MCAC Says Cost Data, Randomized Studies Best for Medicare Coverage

Panel speaks informally, but clearly, as it reflects upon evidence for technologies seeking coverage.

Members of the Medicare Coverage Advisory Committee (MCAC) made it clear in a December 8 meeting of the group's executive committee that they believe randomized controlled clinical trials-the longest, most difficult, and costliest form of data-are the most reliable type of evidence for making Medicare coverage decisions on new technologies. Panel members also spoke of their preference for considering cost and cost-effectiveness of medical products in making coverage judgments, and some argued that new technologies should demonstrate added value above currently available alternatives before they are covered.

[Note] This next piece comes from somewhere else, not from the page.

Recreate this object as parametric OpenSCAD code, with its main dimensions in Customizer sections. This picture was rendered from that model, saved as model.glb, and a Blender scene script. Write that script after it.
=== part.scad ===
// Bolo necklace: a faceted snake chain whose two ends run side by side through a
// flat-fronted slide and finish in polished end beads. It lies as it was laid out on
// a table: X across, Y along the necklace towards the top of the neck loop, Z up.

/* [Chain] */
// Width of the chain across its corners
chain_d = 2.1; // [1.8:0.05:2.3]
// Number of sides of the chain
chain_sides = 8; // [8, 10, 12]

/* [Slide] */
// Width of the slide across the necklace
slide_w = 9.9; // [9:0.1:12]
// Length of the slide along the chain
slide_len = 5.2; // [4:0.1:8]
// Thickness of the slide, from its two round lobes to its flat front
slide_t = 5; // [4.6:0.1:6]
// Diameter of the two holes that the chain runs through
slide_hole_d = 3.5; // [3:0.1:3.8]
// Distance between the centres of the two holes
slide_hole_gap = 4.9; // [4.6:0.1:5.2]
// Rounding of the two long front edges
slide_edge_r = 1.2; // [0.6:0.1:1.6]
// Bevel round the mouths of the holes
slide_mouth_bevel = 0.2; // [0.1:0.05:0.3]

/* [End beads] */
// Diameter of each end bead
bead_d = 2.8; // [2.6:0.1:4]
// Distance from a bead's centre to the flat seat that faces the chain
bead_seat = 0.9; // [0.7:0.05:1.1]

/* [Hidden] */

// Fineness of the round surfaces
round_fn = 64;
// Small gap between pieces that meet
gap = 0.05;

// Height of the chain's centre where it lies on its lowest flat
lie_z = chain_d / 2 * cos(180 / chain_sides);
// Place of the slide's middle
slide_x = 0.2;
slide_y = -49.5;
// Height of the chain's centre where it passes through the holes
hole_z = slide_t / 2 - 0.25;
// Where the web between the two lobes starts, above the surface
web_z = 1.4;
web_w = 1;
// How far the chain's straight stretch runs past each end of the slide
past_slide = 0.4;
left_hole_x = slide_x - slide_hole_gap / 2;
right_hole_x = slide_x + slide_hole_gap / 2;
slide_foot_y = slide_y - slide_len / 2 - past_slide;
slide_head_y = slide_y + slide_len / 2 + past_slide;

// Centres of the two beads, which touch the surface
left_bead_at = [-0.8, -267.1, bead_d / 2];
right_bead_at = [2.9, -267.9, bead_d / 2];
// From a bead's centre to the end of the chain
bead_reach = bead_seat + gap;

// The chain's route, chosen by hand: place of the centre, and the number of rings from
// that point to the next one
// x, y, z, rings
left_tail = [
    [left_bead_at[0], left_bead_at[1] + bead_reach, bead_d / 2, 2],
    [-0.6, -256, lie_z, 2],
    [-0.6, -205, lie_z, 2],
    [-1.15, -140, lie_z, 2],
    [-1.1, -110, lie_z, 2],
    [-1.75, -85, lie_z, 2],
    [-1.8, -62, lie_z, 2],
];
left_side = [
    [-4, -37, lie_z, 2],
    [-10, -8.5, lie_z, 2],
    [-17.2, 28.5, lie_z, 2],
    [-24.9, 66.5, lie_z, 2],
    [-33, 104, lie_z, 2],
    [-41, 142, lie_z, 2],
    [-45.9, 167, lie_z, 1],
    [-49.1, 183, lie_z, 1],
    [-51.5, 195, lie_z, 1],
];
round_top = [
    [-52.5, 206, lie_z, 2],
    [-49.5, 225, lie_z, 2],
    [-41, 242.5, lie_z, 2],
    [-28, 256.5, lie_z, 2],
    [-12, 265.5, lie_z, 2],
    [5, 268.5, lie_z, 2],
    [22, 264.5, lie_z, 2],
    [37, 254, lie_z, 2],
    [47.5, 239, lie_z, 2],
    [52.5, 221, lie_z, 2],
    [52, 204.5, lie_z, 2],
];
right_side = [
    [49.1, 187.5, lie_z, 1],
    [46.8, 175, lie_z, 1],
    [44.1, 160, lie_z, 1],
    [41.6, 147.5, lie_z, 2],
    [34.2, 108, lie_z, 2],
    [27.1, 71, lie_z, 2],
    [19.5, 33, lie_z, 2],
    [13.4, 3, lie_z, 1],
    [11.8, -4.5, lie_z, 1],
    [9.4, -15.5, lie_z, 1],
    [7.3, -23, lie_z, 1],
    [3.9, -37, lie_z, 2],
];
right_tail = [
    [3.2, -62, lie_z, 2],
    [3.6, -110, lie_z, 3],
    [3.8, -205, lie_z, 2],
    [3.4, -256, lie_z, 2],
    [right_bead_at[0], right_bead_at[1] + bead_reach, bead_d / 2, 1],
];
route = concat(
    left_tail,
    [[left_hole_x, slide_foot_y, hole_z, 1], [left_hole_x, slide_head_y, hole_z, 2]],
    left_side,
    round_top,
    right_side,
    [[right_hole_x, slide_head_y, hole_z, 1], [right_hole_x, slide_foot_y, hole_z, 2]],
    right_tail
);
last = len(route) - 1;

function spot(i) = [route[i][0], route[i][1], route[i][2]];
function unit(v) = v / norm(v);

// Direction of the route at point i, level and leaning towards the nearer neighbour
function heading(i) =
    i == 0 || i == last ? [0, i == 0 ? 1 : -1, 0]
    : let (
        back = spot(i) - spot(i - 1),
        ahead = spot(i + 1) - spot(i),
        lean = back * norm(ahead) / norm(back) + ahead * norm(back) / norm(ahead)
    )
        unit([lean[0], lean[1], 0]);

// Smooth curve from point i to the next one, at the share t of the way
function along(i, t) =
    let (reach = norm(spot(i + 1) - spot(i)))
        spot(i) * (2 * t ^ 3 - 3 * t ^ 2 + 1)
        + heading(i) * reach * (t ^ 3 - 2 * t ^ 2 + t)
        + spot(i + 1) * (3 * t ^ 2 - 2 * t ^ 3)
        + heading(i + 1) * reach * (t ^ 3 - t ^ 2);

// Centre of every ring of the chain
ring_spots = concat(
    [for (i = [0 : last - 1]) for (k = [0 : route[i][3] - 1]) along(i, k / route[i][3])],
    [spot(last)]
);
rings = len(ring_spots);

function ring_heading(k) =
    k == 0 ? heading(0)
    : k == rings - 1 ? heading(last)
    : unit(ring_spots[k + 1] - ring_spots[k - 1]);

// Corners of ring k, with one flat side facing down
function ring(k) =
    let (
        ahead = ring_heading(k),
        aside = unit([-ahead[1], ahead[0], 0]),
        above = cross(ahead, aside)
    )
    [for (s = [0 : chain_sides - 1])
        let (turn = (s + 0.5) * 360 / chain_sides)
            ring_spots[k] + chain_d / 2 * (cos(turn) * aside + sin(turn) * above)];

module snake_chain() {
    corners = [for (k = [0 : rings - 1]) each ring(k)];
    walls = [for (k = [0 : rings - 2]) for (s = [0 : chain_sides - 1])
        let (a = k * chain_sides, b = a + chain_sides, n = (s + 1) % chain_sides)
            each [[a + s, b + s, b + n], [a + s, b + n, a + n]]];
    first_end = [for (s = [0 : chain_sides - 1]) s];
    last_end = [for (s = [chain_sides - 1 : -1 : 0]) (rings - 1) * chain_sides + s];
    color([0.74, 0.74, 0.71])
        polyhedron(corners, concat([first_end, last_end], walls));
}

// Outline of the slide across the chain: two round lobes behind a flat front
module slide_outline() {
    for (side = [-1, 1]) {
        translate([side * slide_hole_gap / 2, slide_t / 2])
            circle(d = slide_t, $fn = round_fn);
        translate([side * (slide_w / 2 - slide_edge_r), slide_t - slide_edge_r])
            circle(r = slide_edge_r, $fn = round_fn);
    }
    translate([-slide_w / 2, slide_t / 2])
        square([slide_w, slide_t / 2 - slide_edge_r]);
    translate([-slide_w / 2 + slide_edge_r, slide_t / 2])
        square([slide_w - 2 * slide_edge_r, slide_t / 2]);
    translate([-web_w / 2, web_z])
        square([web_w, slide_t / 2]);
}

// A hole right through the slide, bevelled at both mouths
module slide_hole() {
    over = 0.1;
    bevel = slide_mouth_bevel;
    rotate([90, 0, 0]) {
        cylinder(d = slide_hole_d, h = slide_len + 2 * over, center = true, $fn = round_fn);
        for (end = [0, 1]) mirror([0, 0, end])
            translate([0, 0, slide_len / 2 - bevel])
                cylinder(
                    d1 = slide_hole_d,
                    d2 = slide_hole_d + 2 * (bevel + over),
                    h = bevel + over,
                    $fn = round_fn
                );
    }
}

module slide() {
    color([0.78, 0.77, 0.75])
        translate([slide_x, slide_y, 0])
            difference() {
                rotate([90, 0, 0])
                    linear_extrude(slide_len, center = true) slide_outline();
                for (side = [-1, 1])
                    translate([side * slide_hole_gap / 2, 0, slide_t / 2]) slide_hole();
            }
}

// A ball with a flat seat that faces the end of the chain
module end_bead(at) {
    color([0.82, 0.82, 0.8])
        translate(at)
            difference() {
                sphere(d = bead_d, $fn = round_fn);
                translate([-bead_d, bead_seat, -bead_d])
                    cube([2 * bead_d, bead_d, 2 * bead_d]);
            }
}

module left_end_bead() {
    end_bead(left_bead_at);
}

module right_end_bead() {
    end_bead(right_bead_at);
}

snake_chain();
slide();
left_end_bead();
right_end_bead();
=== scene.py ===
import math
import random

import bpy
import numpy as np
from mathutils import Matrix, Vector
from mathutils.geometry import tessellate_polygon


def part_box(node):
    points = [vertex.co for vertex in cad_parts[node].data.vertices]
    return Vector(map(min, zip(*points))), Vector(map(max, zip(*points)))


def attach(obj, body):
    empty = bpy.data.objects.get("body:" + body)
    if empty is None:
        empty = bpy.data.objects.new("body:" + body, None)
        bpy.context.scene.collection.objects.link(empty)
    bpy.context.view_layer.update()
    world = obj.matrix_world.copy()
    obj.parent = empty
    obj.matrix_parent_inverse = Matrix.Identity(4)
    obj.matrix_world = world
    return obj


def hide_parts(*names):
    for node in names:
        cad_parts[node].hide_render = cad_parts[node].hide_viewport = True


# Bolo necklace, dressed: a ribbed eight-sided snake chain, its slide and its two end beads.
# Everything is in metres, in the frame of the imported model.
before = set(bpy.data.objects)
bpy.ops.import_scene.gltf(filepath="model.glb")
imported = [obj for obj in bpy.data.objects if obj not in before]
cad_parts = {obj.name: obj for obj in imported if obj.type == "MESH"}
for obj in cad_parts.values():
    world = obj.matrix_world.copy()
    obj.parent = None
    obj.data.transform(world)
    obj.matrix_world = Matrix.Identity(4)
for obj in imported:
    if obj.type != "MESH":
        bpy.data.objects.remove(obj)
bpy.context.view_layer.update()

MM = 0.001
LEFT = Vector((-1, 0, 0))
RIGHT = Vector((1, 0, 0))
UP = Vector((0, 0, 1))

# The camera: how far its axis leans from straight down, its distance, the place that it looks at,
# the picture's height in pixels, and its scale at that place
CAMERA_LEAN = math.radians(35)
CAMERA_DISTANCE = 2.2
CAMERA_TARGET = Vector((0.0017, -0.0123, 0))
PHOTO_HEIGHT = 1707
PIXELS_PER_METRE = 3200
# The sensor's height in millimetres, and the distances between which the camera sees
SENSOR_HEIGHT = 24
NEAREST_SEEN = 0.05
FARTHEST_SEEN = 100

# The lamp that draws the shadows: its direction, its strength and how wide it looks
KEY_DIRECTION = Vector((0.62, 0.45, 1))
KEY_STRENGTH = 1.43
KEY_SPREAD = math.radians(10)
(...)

MCAC is the public advisory committee established last year by the Health Care Financing Administration (HCFA) that is now beginning to advise the agency on which technologies should be covered by Medicare-much as advisory panels advise FDA on which products should receive regulatory approval. In testimony at the meeting, HIMA warned MCAC that decisions on coverage criteria should be made through an open, public rulemaking process, not by MCAC itself. Though the executive committee issued no formal decisions on criteria following HIMA's comments, committee members nevertheless expressed their strong preferences both about the type of criteria they think is most appropriate and the relative hierarchy among types of evidence.

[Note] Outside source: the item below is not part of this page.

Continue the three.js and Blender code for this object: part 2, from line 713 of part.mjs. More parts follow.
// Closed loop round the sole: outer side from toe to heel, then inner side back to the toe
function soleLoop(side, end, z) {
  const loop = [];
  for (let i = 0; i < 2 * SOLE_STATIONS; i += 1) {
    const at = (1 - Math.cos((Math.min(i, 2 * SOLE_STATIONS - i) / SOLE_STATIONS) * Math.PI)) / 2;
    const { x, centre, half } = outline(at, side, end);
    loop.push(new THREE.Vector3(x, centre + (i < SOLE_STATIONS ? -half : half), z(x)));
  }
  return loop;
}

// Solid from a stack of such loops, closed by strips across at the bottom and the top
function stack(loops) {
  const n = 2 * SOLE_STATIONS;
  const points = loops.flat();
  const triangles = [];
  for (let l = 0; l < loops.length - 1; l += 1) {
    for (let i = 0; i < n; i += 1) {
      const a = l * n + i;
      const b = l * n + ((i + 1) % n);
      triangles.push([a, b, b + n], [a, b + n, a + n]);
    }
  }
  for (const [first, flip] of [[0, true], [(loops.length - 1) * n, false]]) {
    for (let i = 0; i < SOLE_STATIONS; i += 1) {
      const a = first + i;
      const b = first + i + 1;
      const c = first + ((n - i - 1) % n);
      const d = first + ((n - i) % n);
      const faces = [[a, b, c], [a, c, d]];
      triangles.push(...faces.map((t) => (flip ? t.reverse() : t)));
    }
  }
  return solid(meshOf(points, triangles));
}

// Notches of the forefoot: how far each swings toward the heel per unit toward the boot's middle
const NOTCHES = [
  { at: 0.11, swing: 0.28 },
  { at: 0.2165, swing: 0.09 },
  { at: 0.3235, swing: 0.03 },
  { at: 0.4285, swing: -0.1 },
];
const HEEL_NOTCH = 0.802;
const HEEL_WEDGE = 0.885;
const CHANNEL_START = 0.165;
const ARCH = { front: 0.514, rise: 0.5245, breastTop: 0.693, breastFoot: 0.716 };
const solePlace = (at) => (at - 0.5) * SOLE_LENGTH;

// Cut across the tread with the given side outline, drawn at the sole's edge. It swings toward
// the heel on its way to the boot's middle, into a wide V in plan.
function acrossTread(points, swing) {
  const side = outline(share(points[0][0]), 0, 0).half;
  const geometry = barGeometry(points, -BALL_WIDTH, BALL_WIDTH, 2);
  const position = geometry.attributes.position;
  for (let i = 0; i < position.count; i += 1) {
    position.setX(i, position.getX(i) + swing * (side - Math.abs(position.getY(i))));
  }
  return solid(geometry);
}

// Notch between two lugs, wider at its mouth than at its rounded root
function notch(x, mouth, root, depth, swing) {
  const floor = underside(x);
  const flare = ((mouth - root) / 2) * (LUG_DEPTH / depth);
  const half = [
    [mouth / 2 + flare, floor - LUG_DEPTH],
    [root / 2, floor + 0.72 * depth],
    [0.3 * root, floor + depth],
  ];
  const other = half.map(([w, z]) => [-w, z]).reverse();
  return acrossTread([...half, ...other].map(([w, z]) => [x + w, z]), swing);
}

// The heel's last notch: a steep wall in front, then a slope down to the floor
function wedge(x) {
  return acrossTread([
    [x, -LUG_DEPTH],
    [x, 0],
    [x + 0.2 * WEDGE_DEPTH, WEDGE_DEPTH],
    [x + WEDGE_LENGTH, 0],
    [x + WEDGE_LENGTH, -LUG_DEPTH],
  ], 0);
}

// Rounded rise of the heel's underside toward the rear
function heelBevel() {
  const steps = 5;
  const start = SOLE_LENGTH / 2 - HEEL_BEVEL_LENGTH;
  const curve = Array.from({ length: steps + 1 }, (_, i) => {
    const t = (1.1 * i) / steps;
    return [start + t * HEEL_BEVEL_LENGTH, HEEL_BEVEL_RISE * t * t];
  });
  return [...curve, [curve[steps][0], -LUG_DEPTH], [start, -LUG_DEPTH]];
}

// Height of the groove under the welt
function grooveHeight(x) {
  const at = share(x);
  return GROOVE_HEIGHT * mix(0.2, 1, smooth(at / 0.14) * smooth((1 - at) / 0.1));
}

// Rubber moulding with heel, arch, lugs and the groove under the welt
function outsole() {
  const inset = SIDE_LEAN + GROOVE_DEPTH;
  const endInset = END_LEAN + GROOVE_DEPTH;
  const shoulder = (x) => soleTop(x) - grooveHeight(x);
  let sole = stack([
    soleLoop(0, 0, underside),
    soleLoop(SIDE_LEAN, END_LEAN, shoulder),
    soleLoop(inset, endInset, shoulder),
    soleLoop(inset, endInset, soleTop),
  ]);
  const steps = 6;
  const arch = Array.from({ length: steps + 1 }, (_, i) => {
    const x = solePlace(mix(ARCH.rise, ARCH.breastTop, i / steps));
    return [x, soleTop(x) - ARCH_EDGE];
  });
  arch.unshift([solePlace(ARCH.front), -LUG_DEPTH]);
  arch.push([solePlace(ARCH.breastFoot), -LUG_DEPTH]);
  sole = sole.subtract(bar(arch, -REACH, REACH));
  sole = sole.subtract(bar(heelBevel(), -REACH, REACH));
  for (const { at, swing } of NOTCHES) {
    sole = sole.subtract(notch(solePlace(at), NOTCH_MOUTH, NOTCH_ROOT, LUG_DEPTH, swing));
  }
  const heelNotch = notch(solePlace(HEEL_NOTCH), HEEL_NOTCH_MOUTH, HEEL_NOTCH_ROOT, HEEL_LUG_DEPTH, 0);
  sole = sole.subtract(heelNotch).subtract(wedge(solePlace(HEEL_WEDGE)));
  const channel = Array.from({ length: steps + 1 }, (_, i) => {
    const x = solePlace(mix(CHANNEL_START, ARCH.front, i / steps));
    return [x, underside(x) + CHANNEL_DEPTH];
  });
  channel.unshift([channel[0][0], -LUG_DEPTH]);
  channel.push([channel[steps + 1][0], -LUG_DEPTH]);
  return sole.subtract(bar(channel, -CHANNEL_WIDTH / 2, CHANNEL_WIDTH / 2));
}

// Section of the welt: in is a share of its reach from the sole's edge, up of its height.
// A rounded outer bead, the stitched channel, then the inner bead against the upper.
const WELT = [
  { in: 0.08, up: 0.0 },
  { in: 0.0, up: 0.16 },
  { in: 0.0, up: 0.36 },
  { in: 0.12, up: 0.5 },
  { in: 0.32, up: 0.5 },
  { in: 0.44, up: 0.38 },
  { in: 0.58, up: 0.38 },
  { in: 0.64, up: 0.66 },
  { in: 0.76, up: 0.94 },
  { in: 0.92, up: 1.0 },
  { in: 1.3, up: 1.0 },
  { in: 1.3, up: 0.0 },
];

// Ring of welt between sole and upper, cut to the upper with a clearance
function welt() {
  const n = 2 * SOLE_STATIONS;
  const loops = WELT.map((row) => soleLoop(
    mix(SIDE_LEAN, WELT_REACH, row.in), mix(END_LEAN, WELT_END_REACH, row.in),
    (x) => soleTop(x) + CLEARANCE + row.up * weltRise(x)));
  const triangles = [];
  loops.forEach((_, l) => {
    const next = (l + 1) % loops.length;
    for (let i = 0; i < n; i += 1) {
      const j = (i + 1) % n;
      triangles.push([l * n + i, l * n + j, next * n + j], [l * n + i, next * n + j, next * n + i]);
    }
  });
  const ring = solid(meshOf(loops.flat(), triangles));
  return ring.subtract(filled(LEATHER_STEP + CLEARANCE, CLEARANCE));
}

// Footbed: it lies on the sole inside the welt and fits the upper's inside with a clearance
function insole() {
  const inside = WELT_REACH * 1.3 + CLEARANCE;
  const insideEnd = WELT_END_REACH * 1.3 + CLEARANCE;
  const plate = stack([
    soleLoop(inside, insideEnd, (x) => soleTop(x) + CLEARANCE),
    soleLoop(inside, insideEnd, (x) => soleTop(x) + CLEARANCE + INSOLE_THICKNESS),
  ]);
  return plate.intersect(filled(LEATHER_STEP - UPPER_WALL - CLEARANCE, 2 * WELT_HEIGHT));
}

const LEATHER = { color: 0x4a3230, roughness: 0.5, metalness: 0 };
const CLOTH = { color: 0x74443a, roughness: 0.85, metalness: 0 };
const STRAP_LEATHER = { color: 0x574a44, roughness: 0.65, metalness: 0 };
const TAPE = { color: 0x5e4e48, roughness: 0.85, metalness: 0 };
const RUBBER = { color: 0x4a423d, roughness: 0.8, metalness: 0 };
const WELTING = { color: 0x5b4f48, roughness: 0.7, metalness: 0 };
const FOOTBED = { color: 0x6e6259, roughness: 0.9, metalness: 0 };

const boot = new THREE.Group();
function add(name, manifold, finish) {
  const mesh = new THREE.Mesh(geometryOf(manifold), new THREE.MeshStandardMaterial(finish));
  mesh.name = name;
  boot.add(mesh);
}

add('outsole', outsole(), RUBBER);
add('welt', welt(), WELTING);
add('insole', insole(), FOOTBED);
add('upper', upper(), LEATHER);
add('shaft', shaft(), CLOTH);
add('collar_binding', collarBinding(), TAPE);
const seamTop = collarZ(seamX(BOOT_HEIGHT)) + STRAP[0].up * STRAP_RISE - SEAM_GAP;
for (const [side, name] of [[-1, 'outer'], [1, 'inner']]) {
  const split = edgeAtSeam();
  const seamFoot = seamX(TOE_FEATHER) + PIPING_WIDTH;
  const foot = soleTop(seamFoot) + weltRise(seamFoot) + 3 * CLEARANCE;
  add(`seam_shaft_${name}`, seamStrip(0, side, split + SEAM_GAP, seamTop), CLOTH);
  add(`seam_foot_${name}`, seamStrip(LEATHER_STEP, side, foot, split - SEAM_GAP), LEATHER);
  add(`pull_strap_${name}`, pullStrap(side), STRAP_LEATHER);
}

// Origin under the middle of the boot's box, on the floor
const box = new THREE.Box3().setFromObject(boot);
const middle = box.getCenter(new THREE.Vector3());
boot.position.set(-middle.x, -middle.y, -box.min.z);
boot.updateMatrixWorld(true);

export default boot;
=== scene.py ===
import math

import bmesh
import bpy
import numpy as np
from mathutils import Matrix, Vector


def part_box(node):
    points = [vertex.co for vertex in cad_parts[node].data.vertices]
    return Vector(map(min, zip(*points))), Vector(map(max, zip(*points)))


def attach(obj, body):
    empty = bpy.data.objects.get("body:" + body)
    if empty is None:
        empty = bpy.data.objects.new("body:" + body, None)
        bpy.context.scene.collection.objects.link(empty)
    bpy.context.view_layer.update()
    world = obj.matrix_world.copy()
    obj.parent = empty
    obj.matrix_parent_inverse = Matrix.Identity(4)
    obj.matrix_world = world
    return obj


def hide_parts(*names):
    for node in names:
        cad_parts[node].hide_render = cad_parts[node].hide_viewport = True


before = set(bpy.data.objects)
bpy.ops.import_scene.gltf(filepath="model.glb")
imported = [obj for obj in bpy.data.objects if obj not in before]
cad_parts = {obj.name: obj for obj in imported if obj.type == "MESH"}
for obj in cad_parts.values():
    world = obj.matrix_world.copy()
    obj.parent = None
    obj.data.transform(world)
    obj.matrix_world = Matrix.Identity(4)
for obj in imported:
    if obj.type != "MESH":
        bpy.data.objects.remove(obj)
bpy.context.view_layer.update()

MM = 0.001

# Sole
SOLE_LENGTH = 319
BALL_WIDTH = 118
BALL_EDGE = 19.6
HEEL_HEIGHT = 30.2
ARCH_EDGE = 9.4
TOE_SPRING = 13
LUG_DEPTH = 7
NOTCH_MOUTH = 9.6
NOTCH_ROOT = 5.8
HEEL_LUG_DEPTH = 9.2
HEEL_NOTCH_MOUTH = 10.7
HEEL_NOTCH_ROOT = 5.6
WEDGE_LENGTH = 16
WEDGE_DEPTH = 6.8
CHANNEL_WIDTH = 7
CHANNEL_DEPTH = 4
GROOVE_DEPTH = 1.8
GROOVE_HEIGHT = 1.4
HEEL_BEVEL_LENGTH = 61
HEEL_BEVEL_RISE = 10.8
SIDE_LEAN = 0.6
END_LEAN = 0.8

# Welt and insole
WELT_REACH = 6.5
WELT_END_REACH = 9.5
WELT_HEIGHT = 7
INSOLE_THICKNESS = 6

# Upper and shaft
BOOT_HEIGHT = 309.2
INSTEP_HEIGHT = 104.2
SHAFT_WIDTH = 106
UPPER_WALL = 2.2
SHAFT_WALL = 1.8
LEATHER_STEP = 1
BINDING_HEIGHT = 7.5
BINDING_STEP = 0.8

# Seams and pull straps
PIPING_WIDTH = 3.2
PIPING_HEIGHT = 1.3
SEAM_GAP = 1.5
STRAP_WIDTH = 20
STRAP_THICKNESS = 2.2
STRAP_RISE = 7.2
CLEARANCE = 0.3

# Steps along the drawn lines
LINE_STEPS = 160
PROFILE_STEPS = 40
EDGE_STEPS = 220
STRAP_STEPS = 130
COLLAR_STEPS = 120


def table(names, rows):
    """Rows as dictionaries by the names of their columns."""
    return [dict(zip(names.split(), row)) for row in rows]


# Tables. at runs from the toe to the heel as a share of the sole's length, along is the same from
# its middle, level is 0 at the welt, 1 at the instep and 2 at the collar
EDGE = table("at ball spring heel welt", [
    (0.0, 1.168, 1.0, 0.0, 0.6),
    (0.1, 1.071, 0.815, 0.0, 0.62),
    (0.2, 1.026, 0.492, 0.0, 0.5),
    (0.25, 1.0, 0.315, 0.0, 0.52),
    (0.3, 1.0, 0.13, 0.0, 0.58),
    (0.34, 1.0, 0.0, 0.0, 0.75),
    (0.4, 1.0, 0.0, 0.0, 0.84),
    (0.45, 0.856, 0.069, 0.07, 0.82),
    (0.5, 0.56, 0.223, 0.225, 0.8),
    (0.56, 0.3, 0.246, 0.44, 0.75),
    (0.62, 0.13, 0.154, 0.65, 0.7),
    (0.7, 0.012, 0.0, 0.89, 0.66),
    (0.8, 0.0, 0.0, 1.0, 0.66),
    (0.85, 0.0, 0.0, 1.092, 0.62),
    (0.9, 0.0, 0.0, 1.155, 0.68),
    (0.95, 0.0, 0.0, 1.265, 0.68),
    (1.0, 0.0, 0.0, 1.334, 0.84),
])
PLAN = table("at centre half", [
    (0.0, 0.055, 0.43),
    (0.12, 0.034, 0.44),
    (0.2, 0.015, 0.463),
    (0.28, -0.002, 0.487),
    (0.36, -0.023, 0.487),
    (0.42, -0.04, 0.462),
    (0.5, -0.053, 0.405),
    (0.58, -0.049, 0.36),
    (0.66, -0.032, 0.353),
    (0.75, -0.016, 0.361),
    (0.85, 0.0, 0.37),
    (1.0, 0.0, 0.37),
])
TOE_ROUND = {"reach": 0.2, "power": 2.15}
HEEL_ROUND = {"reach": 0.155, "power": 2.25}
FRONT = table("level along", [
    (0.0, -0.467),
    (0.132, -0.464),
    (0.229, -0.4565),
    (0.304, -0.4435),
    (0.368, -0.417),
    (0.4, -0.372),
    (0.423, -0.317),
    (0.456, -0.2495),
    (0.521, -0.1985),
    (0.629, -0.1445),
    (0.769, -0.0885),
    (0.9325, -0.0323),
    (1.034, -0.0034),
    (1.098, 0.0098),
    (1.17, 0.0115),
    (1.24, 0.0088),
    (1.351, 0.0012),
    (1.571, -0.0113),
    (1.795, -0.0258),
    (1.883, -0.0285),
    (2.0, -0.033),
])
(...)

The executive committee also chose not to act upon coverage recommendations on specific technologies from two of its sub-panels-one offered recommendations on lab tests that gauge how a cancer patient will react to certain types of chemotherapy; the other on the combination of stem cell transplantation and high dose chemotherapy for the treatment of multiple myeloma. Instead of acting on the recommendations, the MCAC executive committee returned them to the sub-panels for reconsideration when the executive committee completes its work on a formal, structured method for analyzing evidence and reviewing data on technologies.